──────── Material ────────
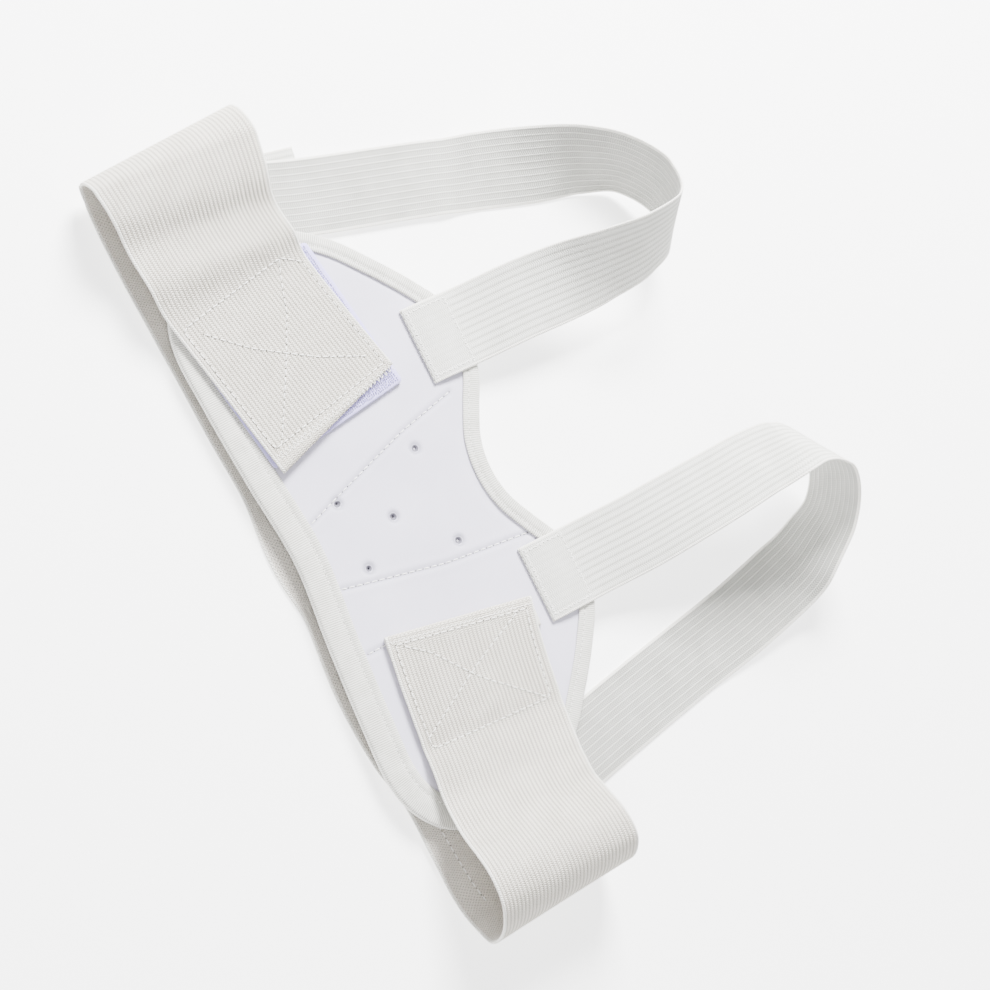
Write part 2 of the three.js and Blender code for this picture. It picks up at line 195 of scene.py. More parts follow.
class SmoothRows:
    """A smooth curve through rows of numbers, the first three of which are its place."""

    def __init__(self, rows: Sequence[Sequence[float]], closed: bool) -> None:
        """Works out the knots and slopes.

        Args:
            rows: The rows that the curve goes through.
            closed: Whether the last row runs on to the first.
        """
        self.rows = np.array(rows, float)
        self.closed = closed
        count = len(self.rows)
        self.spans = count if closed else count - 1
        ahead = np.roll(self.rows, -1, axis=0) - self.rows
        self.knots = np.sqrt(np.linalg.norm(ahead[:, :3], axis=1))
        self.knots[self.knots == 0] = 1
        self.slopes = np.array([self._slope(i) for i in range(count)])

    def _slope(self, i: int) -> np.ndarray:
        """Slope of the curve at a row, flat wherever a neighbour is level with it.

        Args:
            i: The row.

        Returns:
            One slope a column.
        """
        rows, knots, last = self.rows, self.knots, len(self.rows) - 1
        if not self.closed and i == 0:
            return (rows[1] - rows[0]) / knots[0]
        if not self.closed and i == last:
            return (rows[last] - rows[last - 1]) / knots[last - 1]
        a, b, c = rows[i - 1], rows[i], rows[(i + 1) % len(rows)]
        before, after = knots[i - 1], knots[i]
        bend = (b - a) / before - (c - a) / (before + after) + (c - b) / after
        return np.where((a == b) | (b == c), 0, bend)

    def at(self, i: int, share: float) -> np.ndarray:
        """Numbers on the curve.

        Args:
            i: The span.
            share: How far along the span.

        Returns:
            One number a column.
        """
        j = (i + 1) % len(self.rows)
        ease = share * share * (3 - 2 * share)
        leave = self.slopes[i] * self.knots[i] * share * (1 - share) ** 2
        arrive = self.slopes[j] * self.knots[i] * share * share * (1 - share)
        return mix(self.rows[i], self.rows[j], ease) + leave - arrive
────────
*What to work on:*
Print all of the data exactly as it was given.

*Solution for this problem:*
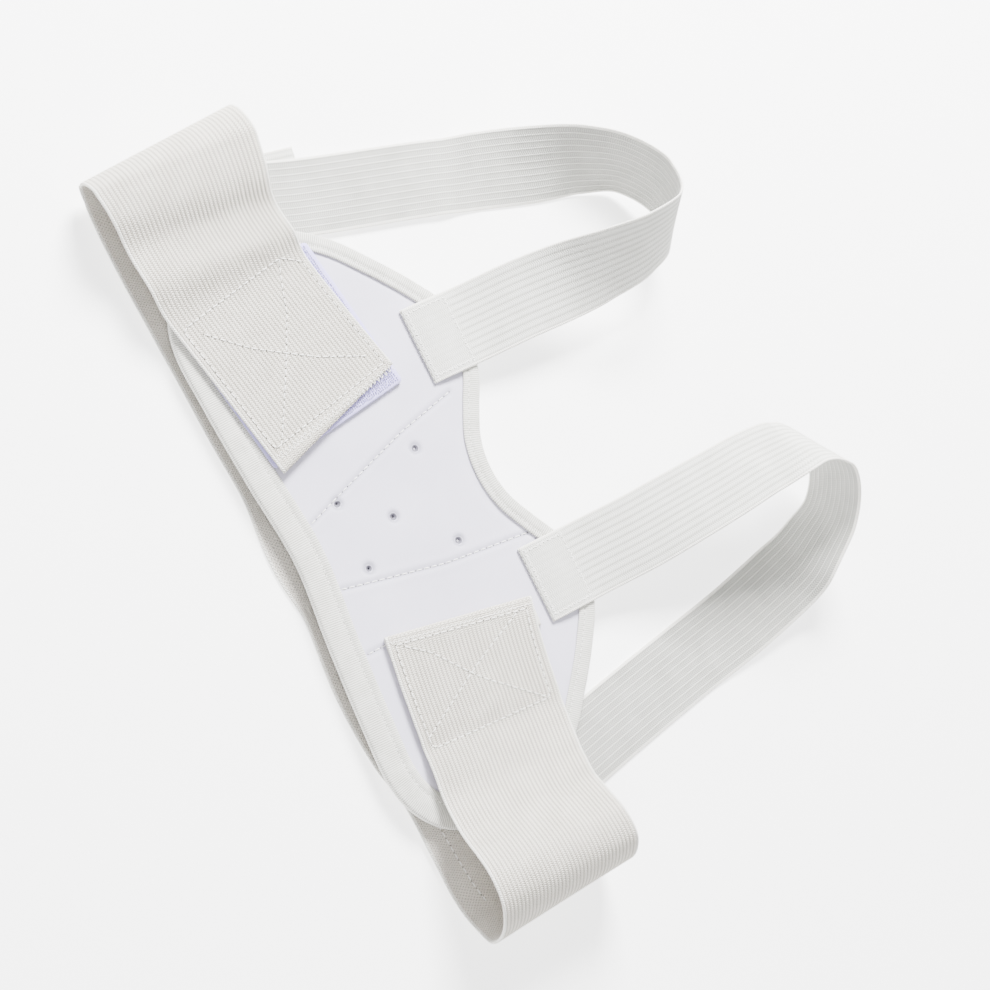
Write part 2 of the three.js and Blender code for this picture. It picks up at line 195 of scene.py. More parts follow.
class SmoothRows:
    """A smooth curve through rows of numbers, the first three of which are its place."""

    def __init__(self, rows: Sequence[Sequence[float]], closed: bool) -> None:
        """Works out the knots and slopes.

        Args:
            rows: The rows that the curve goes through.
            closed: Whether the last row runs on to the first.
        """
        self.rows = np.array(rows, float)
        self.closed = closed
        count = len(self.rows)
        self.spans = count if closed else count - 1
        ahead = np.roll(self.rows, -1, axis=0) - self.rows
        self.knots = np.sqrt(np.linalg.norm(ahead[:, :3], axis=1))
        self.knots[self.knots == 0] = 1
        self.slopes = np.array([self._slope(i) for i in range(count)])

    def _slope(self, i: int) -> np.ndarray:
        """Slope of the curve at a row, flat wherever a neighbour is level with it.

        Args:
            i: The row.

        Returns:
            One slope a column.
        """
        rows, knots, last = self.rows, self.knots, len(self.rows) - 1
        if not self.closed and i == 0:
            return (rows[1] - rows[0]) / knots[0]
        if not self.closed and i == last:
            return (rows[last] - rows[last - 1]) / knots[last - 1]
        a, b, c = rows[i - 1], rows[i], rows[(i + 1) % len(rows)]
        before, after = knots[i - 1], knots[i]
        bend = (b - a) / before - (c - a) / (before + after) + (c - b) / after
        return np.where((a == b) | (b == c), 0, bend)

    def at(self, i: int, share: float) -> np.ndarray:
        """Numbers on the curve.

        Args:
            i: The span.
            share: How far along the span.

        Returns:
            One number a column.
        """
        j = (i + 1) % len(self.rows)
        ease = share * share * (3 - 2 * share)
        leave = self.slopes[i] * self.knots[i] * share * (1 - share) ** 2
        arrive = self.slopes[j] * self.knots[i] * share * share * (1 - share)
        return mix(self.rows[i], self.rows[j], ease) + leave - arrive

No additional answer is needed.